*Task brief:*
Reproduce, word for word, every line from the first one down to the line containing "# The origin", and nothing else.

[Records]
════

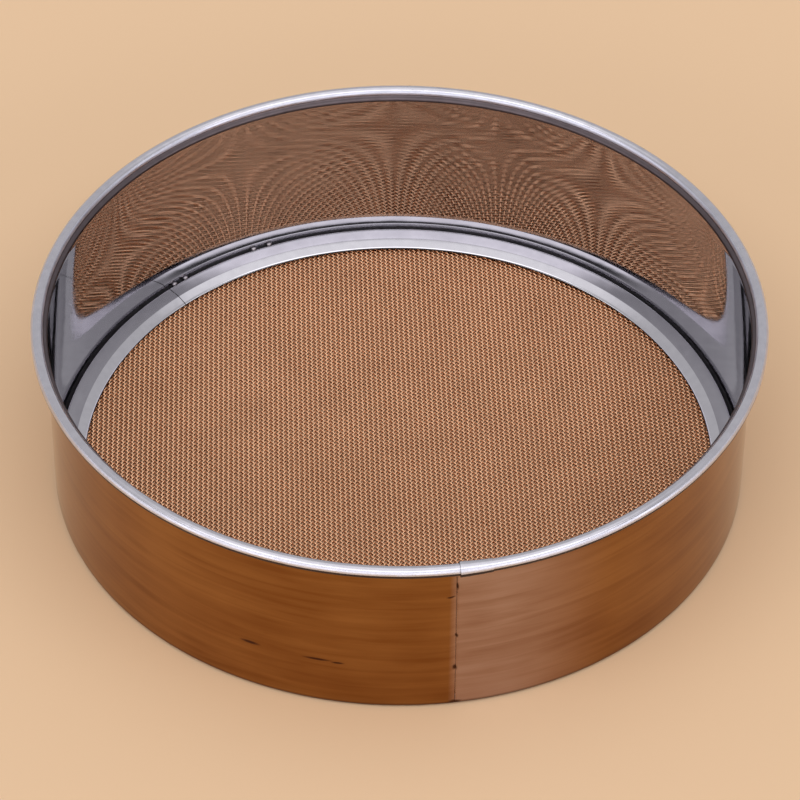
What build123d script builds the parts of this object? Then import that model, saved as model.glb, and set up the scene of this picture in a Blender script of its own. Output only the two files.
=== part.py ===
from build123d import *
import math
import os

# A drum sieve stands on its foot with the cloth at the bottom and the wired rim at the top.
# The origin is the centre of the face it rests on, +Z is up and the front is towards -Y.

# Hoop: one strip of sheet, its foot turned in, its top edge curled round a wire
hoop_diameter = 192.0
hoop_height = 54.2
sheet = 0.5
foot_width = 6.5
foot_bend = 1.0
neck_step = 1.2
neck_lean_deg = 75.0
bead_diameter = 3.3
curl_turn_deg = 300.0

# Lapped joint of the strip, a little to the right of the front
seam_deg = 9.3
lap_length = 8.5
joggle_length = 2.1
bead_lap_length = 8.4
bead_lap_start_share = 0.9
bead_lap_end_share = 0.3

# Wire inside the curl
wire_clearance = 0.05

# Woven cloth, drawn as a net with the wire and gap shares of the real one
cloth_thickness = 0.84
cloth_clearance = 0.25
net_pitch = 9.6
net_wire_share = 0.3
least_gap_share = 0.3

# Retaining ring: a strip bent to a shallow channel, pressed on the cloth
ring_clearance = 0.7
ring_sheet = 0.5
ring_width = 7.4
ring_height = 2.45
ring_bend = 0.55
land_fall_deg = 6.0
land_share = 0.62
lip_fall_deg = 22.0
lip_bend = 1.1
lip_turn_deg = 42.0

# Butt joint and tack welds of the ring, counted from +X
slit_deg = 135.5
slit_width = 0.25
tack_degs = (114.1, 117.1, 131.4, 133.9)
tack_radius = 0.6
tack_clearance = 0.05

# How far a cutting shape runs past what it cuts
overrun = 2.0

# Sizes that follow from those above
wall_radius = hoop_diameter / 2
wall_middle = wall_radius - sheet / 2
wall_inside = wall_radius - sheet
curl_radius = (bead_diameter - sheet) / 2
bead_radius = bead_diameter / 2
bead_height = hoop_height - bead_radius
bead_circle = wall_middle + neck_step + curl_radius
neck_radius = neck_step / 2 / (1 - math.cos(math.radians(neck_lean_deg)))
neck_height = 2 * neck_radius * math.sin(math.radians(neck_lean_deg))
foot_inside = wall_radius - foot_width
wall_foot = sheet / 2 + foot_bend
wall_top = bead_height - neck_height
wire_radius = curl_radius - sheet / 2 - wire_clearance
cloth_top = sheet + cloth_thickness
cloth_radius = wall_middle - foot_bend - cloth_clearance
ring_outside = wall_inside - ring_clearance
ring_inside = ring_outside - ring_width


def bent_line(start, heading_deg, moves, shift):
    """Edges of one face of a bent sheet, shifted to the left of its middle line."""
    heading = math.radians(heading_deg)
    point = Vector(*start) + Vector(-math.sin(heading), math.cos(heading)) * shift
    direction = Vector(math.cos(heading), math.sin(heading))
    edges = []
    for length, turn_deg in moves:
        if turn_deg == 0:
            edge = Edge.make_line(point, point + direction * length)
        else:
            radius = length - shift * math.copysign(1, turn_deg)
            edge = JernArc(point, direction, radius, turn_deg).edge()
        edges.append(edge)
        point, direction = edge @ 1, edge % 1
    return edges


def bent_section(start, heading_deg, moves, thickness):
    """Closed section of a bent sheet. Each move is a length with no turn, or a radius and a turn."""
    left = bent_line(start, heading_deg, moves, thickness / 2)
    right = bent_line(start, heading_deg, moves, -thickness / 2)
    ends = [
        Edge.make_line(left[0] @ 0, right[0] @ 0),
        Edge.make_line(left[-1] @ 1, right[-1] @ 1),
    ]
    return Face(Wire.combine(left + right + ends)[0])


def turned(section):
    """Ring that a section in radius and height sweeps round +Z."""
    return revolve(Plane.XZ * section, Axis.Z)


def polar(radius, angle_deg):
    """Point at a radius and an angle from +X."""
    angle = math.radians(angle_deg)
    return (radius * math.cos(angle), radius * math.sin(angle))


def plan_arc(radius, from_deg, to_deg):
    """Arc about the origin between two angles."""
    middle = (from_deg + to_deg) / 2
    return Edge.make_three_point_arc(polar(radius, from_deg), polar(radius, middle), polar(radius, to_deg))


def wall_block(edges):
    """Upright block over the straight part of the wall, from its outline in plan."""
    block = extrude(Face(Wire.combine(edges)[0]), wall_top - wall_foot, dir=(0, 0, 1))
    return Pos(0, 0, wall_foot) * block


def joggle_recess():
    """Shallow wedge where one end of the strip dips under the edge of the other."""
    edge = seam_deg - 90
    start = edge - math.degrees(joggle_length / wall_radius)
    outside = wall_radius + overrun
    return wall_block([
        Edge.make_line(polar(wall_radius, start), polar(wall_radius - sheet, edge)),
        Edge.make_line(polar(wall_radius - sheet, edge), polar(outside, edge)),
        plan_arc(outside, edge, start),
        Edge.make_line(polar(outside, start), polar(wall_radius, start)),
    ])


def lapped_end():
    """End of the strip that runs on behind the other, inside the wall."""
    edge = seam_deg - 90
    start = edge - math.degrees(joggle_length / wall_radius)
    end = edge + math.degrees(lap_length / wall_radius)
    inside = wall_inside - sheet
    return wall_block([
        Edge.make_line(polar(wall_middle, start), polar(wall_inside, start)),
        Edge.make_line(polar(wall_inside, start), polar(inside, edge)),
        plan_arc(inside, edge, end),
        Edge.make_line(polar(inside, end), polar(wall_middle, end)),
        plan_arc(wall_middle, end, start),
    ])


def bead_lap():
    """Collar where the curl of one end wraps over that of the other, fading to the right."""
    start = seam_deg - 90
    end = start + math.degrees(bead_lap_length / bead_circle)
    rounds = []
    for angle, share in ((start, bead_lap_start_share), (end, bead_lap_end_share)):
        plane = Plane(
            origin=(*polar(bead_circle, angle), bead_height),
            x_dir=(*polar(1, angle), 0),
            z_dir=(*polar(1, angle + 90), 0),
        )
        rounds.append(plane * Circle(bead_radius + sheet * share))
    core = Pos(0, 0, bead_height) * Torus(bead_circle, curl_radius)
    return loft(rounds, ruled=True) - core


def make_hoop():
    """Hoop with its turned-in foot, neck, curled rim and lapped joint."""
    moves = [
        (foot_width - sheet / 2 - foot_bend, 0),
        (foot_bend, 90),
        (wall_top - wall_foot, 0),
        (neck_radius, -neck_lean_deg),
        (neck_radius, neck_lean_deg),
        (curl_radius, -curl_turn_deg),
    ]
    hoop = turned(bent_section((foot_inside, sheet / 2), 0, moves, sheet))
    return hoop + lapped_end() - joggle_recess() + bead_lap()


def make_rim_wire():
    """Wire that the rim is curled round."""
    return Pos(0, 0, bead_height) * Torus(bead_circle, wire_radius)


def net_gaps():
    """Gaps of the net inside the ring, those at its edge cut to the round."""
    opening = Circle(ring_inside).face()
    gap = net_pitch * (1 - net_wire_share)
    half_count = math.ceil(ring_inside / net_pitch)
    gaps = []
    for row in range(-half_count, half_count):
        for column in range(-half_count, half_count):
            across = (column + 0.5) * net_pitch
            along = (row + 0.5) * net_pitch
            if math.hypot(max(abs(across) - gap / 2, 0), max(abs(along) - gap / 2, 0)) >= ring_inside:
                continue
            cell = Pos(across, along) * Rectangle(gap, gap).face()
            for piece in (cell & opening).faces():
                if piece.area > least_gap_share * gap * gap:
                    gaps.append(piece.outer_wire())
    return gaps


def make_mesh_cloth():
    """Cloth as one holed face with its thickness, resting on the turned-in foot."""
    net = Face(Circle(cloth_radius).face().outer_wire(), net_gaps())
    return Pos(0, 0, sheet) * extrude(net, cloth_thickness)


def ring_moves():
    """Bends of the ring: skirt, shoulder, land, creased fall and a lip that stops above the cloth."""
    land_fall = math.radians(land_fall_deg)
    lip_fall = math.radians(lip_fall_deg)
    lip_end = math.radians(lip_fall_deg + lip_turn_deg)
    skirt = ring_height - ring_sheet / 2 - ring_bend
    crease = ring_sheet
    bends = ring_bend * (1 + math.sin(land_fall)) + crease * (math.sin(lip_fall) - math.sin(land_fall))
    bends += lip_bend * (math.sin(lip_end) - math.sin(lip_fall))
    flat = ring_width - ring_sheet / 2 * (1 + math.sin(lip_end)) - bends
    land = flat * land_share / math.cos(land_fall)
    fall = flat * (1 - land_share) / math.cos(lip_fall)
    return [
        (skirt, 0),
        (ring_bend, 90 + land_fall_deg),
        (land, 0),
        (crease, lip_fall_deg - land_fall_deg),
        (fall, 0),
        (lip_bend, lip_turn_deg),
    ]


def make_retaining_ring():
    """Ring that presses the cloth down, with its butt joint and the tack welds to the wall."""
    start = (ring_outside - ring_sheet / 2, cloth_top)
    ring = turned(bent_section(start, 90, ring_moves(), ring_sheet))
    slit = Pos(ring_outside - ring_width / 2, 0, cloth_top + ring_height / 2) * Box(
        ring_width + 2 * overrun, slit_width, ring_height + 2 * overrun
    )
    ring -= Rot(0, 0, slit_deg) * slit
    tack_centre = wall_inside - tack_radius - tack_clearance
    tack_height = cloth_top + ring_height - tack_radius
    for angle in tack_degs:
        ring += Pos(*polar(tack_centre, angle), tack_height) * Sphere(tack_radius)
    return ring


def main():
    """Writes one STEP file for each piece."""
    os.makedirs("parts", exist_ok=True)
    pieces = {
        "hoop": make_hoop(),
        "rim_wire": make_rim_wire(),
        "mesh_cloth": make_mesh_cloth(),
        "retaining_ring": make_retaining_ring(),
    }
    for name, piece in pieces.items():
        print(name, "solids", len(piece.solids()), "volume", round(piece.volume, 1))
        export_step(piece, f"parts/{name}.step")


main()
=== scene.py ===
import logging
import math
from dataclasses import dataclass
from enum import Enum

import bmesh
import bpy
from mathutils import Euler, Matrix, Vector


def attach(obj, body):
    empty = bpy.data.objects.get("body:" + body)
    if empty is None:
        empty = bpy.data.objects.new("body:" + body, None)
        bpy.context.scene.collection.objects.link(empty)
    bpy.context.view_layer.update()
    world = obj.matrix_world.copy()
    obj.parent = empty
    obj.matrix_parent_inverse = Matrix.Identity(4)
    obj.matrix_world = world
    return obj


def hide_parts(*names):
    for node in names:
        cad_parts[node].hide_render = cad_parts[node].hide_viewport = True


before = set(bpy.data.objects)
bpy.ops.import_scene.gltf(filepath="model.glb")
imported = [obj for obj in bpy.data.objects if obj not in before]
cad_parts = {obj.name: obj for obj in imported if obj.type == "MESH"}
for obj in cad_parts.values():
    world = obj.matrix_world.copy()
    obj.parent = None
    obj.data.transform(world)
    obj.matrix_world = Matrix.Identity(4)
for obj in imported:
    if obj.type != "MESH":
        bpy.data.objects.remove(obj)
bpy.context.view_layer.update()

LOG = logging.getLogger("drum_sieve")
MM = 0.001
STEPS_ROUND = 360
DEGREES_PER_BEND_STEP = 11
FEWEST_BEND_STEPS = 3
MERGE_DISTANCE = 0.002 * MM

Material = bpy.types.Material
Piece = bpy.types.Object
Socket = bpy.types.NodeSocket
Tree = bpy.types.NodeTree
BMesh = bmesh.types.BMesh
Vert = bmesh.types.BMVert
Edge = bmesh.types.BMEdge
Face = bmesh.types.BMFace
Moves = list[tuple[float, float]]


class Zone(Enum):
    """Zone of the hoop that has a finish of its own; the outside carries painted reflection, the neck and
    crease painted shade.
    """

    INSIDE = 0
    OUTSIDE = 1
    RIM = 2
    NECK = 3
    CREASE = 4
    FLANK = 5


def linear(hex_colour: str) -> tuple[float, float, float, float]:
    """Turns an sRGB hex colour to linear values.

    Args:
        hex_colour: Colour such as "#C8B496".

    Returns:
        Red, green, blue and an alpha of 1, linear.
    """
    parts = [int(hex_colour[i:i + 2], 16) / 255 for i in (1, 3, 5)]
    return (*[p / 12.92 if p <= 0.04045 else ((p + 0.055) / 1.055) ** 2.4 for p in parts], 1.0)


def add_node(
    tree: Tree, kind: str, settings: dict | None = None, inputs: dict | None = None,
) -> bpy.types.Node:
    """Adds a node with its settings, socket values and links.

    Args:
        tree: Node tree that the node goes into.
        kind: Blender's type name of the node.
        settings: Attribute name to value.
        inputs: Socket name or number to a value, or to the output socket that feeds it.

    Returns:
        The new node.
    """
    node = tree.nodes.new(kind)
    for name, value in (settings or {}).items():
        setattr(node, name, value)
    for name, value in (inputs or {}).items():
        if isinstance(value, Socket):
            tree.links.new(value, node.inputs[name])
        else:
            node.inputs[name].default_value = value
    return node


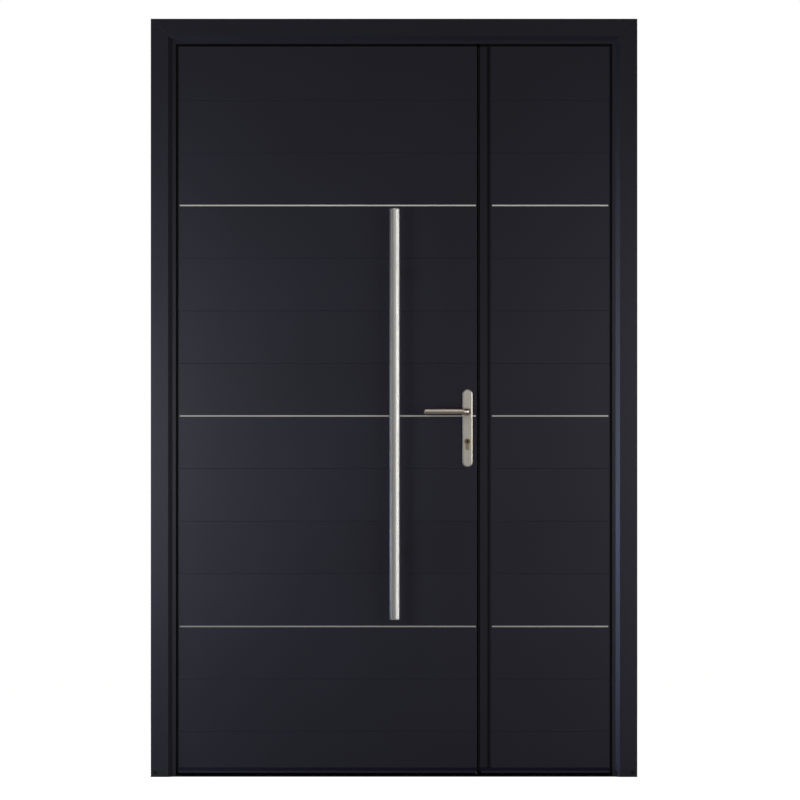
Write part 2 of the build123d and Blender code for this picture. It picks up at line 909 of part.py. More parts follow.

════

*Exercise answer:*
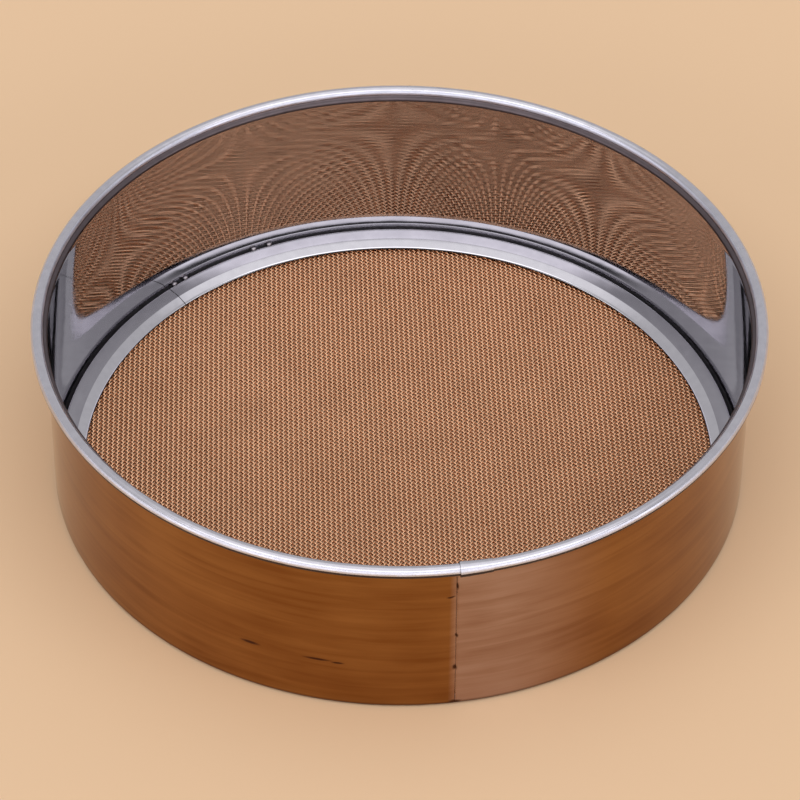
What build123d script builds the parts of this object? Then import that model, saved as model.glb, and set up the scene of this picture in a Blender script of its own. Output only the two files.
=== part.py ===
from build123d import *
import math
import os

# A drum sieve stands on its foot with the cloth at the bottom and the wired rim at the top.
# The origin is the centre of the face it rests on, +Z is up and the front is towards -Y.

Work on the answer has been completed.